Inermorostrum xenops, a recently-named ancient cetacean!

Living about 30 million years ago in shallow coastal waters around the southeast USA, in what is now South Carolina, it was a member of one of the very earliest groups of toothed whales known as the xenorophids. Although only very distantly related to modern forms, xenorophids show evidence of being able to echolocate, suggesting the ability was probably ancestral to all toothed whales.

Estimated to have measured about 1m long (3′3″), Inermorostrum had a very short downturned snout and was completely toothless – specialized adaptations for suction feeding on small soft-bodied creatures on the seafloor.

Unusually for a toothed whale it also had proportionally large infraorbital foramina, openings in the bones of its snout for blood vessels and nerves to pass through. This suggests the presence of well-developed fleshy lips and possibly whiskers (as illustrated here), or maybe even an electroreceptive sense similar to some modern dolphins.

Ambulocetus

Ambulocetus natans, the Eocene “walking whale” – who might not actually have been able to walk at all!

A study published in 2016 suggests this early cetacean was actually fully aquatic and unable to support its own weight on land. So here’s an updated version compared to the Ambulocetus I did a couple of years ago.

Globicetus

Globicetus hiberus, a 5m long (16′4″) beaked whale from the Atlantic coast of Portugal and Spain. Its fossils can’t be easily dated since they were fished up from the seafloor, but it was probably around Early-to-Mid Miocene in age (~20-14 mya).

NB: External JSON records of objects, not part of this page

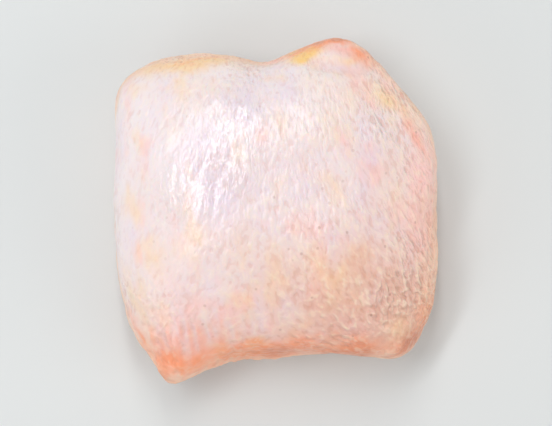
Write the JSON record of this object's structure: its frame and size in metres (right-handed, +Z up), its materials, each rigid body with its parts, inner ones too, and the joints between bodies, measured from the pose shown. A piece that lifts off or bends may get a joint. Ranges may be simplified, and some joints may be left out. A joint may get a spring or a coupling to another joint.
{
  "type": "raw chicken thigh",
  "caption": "Raw skin-on chicken thigh lying skin side up: a plump rounded-square cushion of meat with a folded skin flap and an exposed meaty corner.",
  "frame": {"origin": "centre of the footprint, on the surface that the thigh rests on", "axes": "+Z up out of the skin side, +Y along the thigh towards the folded flap of skin, +X across it towards its cut shoulder"},
  "size_m": [0.083, 0.088, 0.038],
  "materials": {
    "raw_skin": "raw poultry skin: damp, smooth to finely pimpled, pale pink with yellow fat showing through and red meat at its edges"
  },
  "bodies": {
    "root": {"chicken_thigh": "raw_skin"}
  },
  "joints": []
}
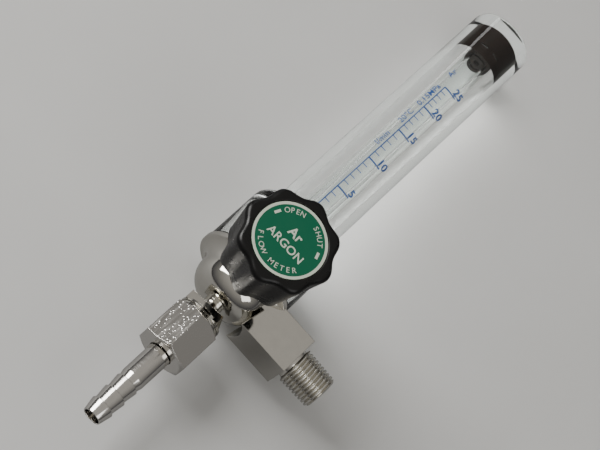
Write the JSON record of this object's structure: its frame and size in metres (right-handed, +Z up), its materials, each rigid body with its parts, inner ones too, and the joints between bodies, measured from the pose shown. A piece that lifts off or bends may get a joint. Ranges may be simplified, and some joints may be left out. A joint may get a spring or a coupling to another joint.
{
  "type": "gas regulator",
  "caption": "Needle-valve gas flow meter: clear tube with a ball float over a plated body, lobed knob, threaded side inlet and barbed bottom outlet.",
  "frame": {"origin": "on the inlet thread's axis, where the thread starts beside the block", "axes": "+X out along the inlet thread; -Y towards the knob's face; +Z up along the metering tube"},
  "size_m": [0.0623, 0.0695, 0.2072],
  "materials": {
    "body_chrome": "polished nickel-chrome plating",
    "outlet_chrome": "polished plating",
    "nut_chrome": "plating with turned faces, worn at the corners",
    "tail_chrome": "turned and plated",
    "thread_chrome": "cut thread, plated",
    "clear_cover": "clear moulded plastic, polished",
    "meter_glass": "clear glass",
    "black_plastic": "moulded black plastic",
    "white_plastic": "moulded plastic",
    "knob_plastic": "satin black plastic",
    "label_film": "printed film",
    "black_rubber": "matt",
    "pale_rubber": "matt",
    "float_steel": "polished ball",
    "filter_bronze": "sintered, matt",
    "bonnet_brass": "turned",
    "needle_steel": "turned",
    "spindle_steel": "turned"
  },
  "bodies": {
    "meter": {"valve_body": "body_chrome", "outer_tube": "clear_cover", "cover_gasket": "black_rubber", "cover_o_ring": "black_rubber", "metering_tube": "meter_glass", "tube_seal": "pale_rubber", "lower_float_stop": "white_plastic", "upper_float_stop": "black_plastic", "tube_stopper": "black_plastic", "centring_ring": "black_rubber", "outlet_adaptor": "outlet_chrome", "outlet_gasket": "pale_rubber", "union_nut": "nut_chrome", "hose_tail": "tail_chrome", "inlet_nipple": "thread_chrome", "inlet_filter": "filter_bronze", "valve_seat": "white_plastic", "bonnet_nut": "bonnet_brass", "bonnet_washer": "black_rubber", "spindle_o_ring": "black_rubber", "gland_washer": "bonnet_brass"},
    "spindle": {"valve_needle": "needle_steel"},
    "knob": {"knob": "knob_plastic", "knob_label": "label_film", "knob_screw": "needle_steel", "valve_spindle": "spindle_steel"},
    "float": {"float_ball": "float_steel"}
  },
  "joints": [
    {"name": "valve_lift", "type": "slide", "parent": "meter", "child": "spindle", "axis": [0, -1, 0], "range_m": [0, 0.0026]},
    {"name": "knob_turn", "type": "hinge", "parent": "spindle", "child": "knob", "pos_m": [-0.0318, -0.04, 0.0026], "axis": [0, -1, 0], "range_deg": [0, 900]},
    {"name": "float_rise", "type": "slide", "parent": "meter", "child": "float", "axis": [0, 0, 1], "range_m": [0, 0.0953]}
  ],
  "couplings": [
    {"joint": "valve_lift", "follows": "knob_turn", "m_per_rad": 0.00015915}
  ]
}
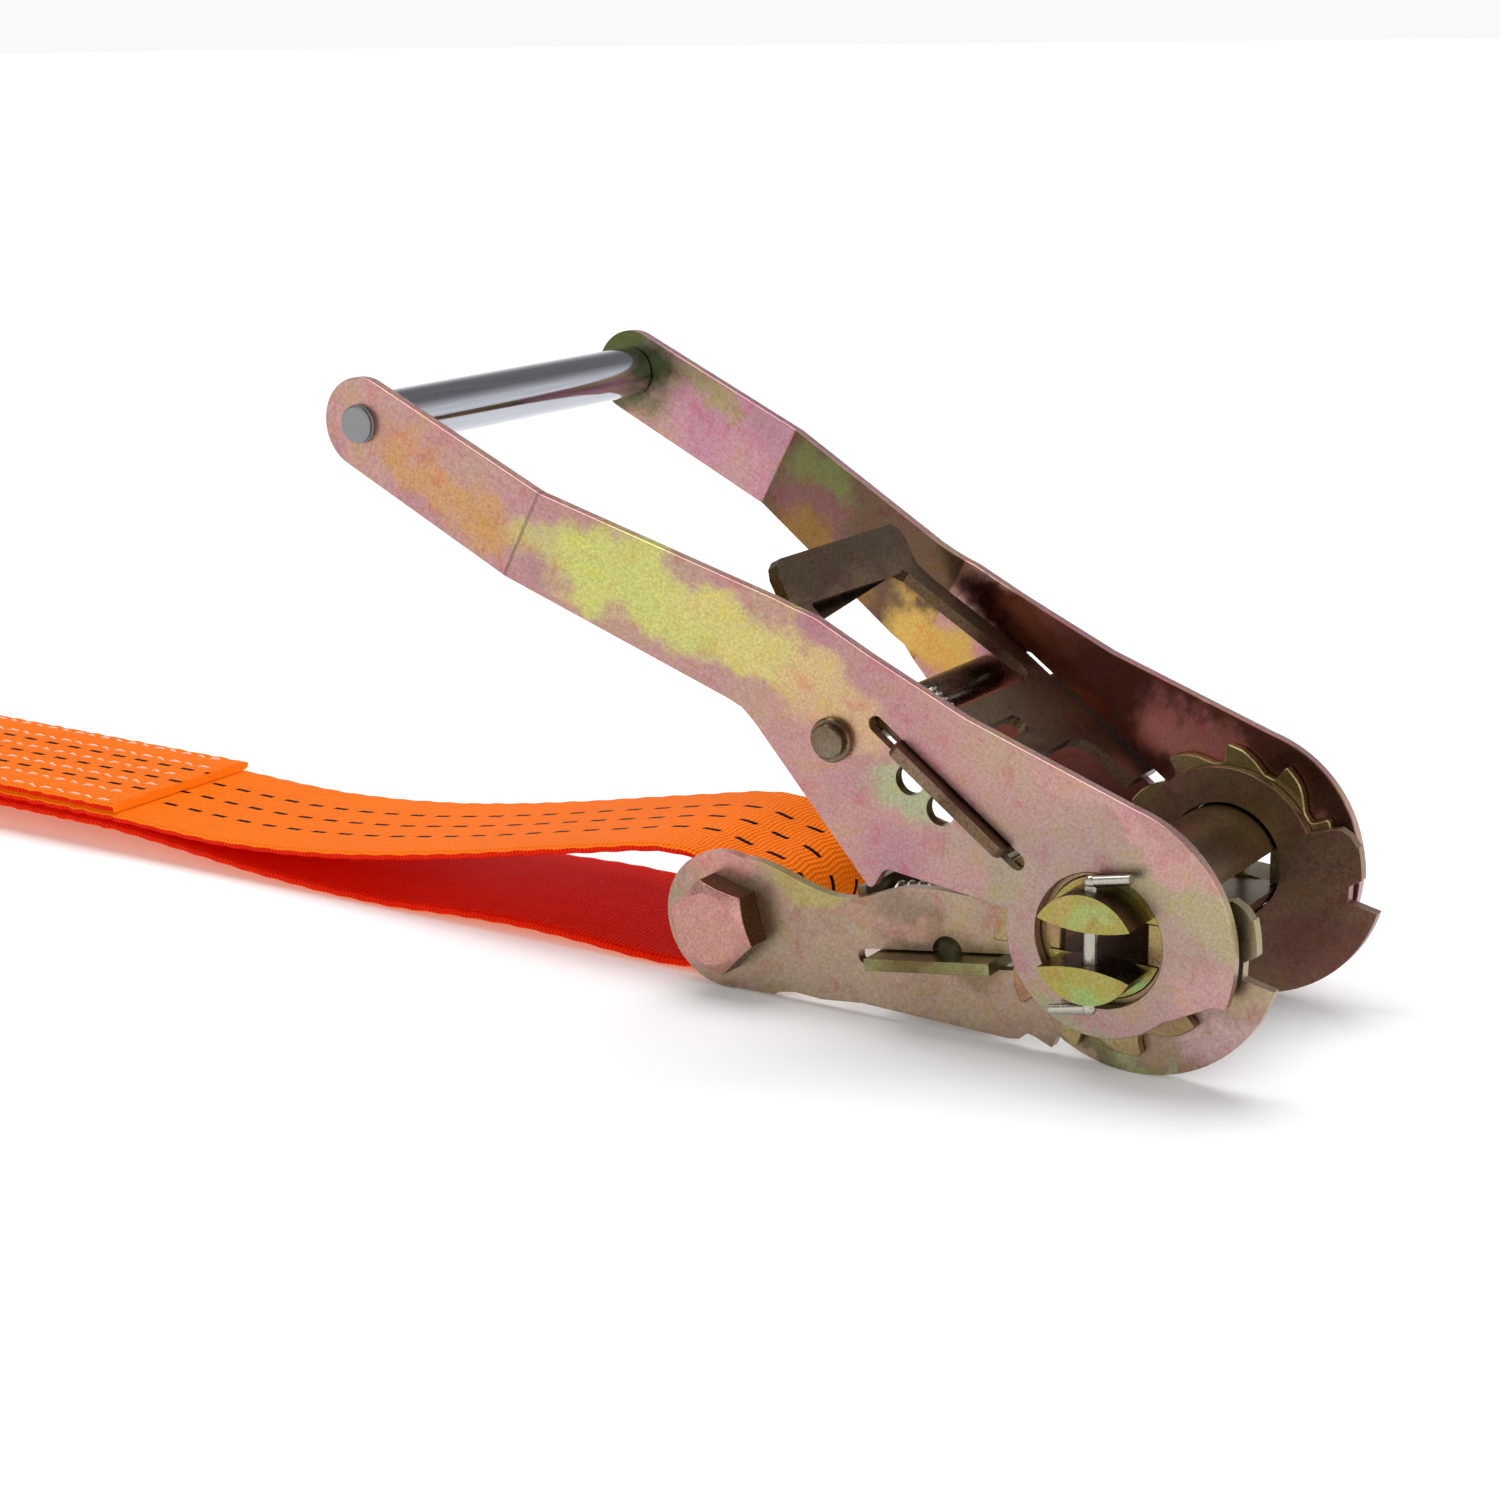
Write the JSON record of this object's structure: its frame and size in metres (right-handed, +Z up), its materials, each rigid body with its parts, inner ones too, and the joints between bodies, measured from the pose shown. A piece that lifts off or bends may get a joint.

Its skull sported an odd bony sphere at the base of its snout, just in front of the melon, which appears to have been larger and more prominent in males than in females. Many modern beaked whales also have sexually dimorphic crests, ridges, and domes in their skulls, and these structures may function as sort of “internal antlers” – a display structure the whales can “see” via echolocation that signals their size, strength, and health to each other.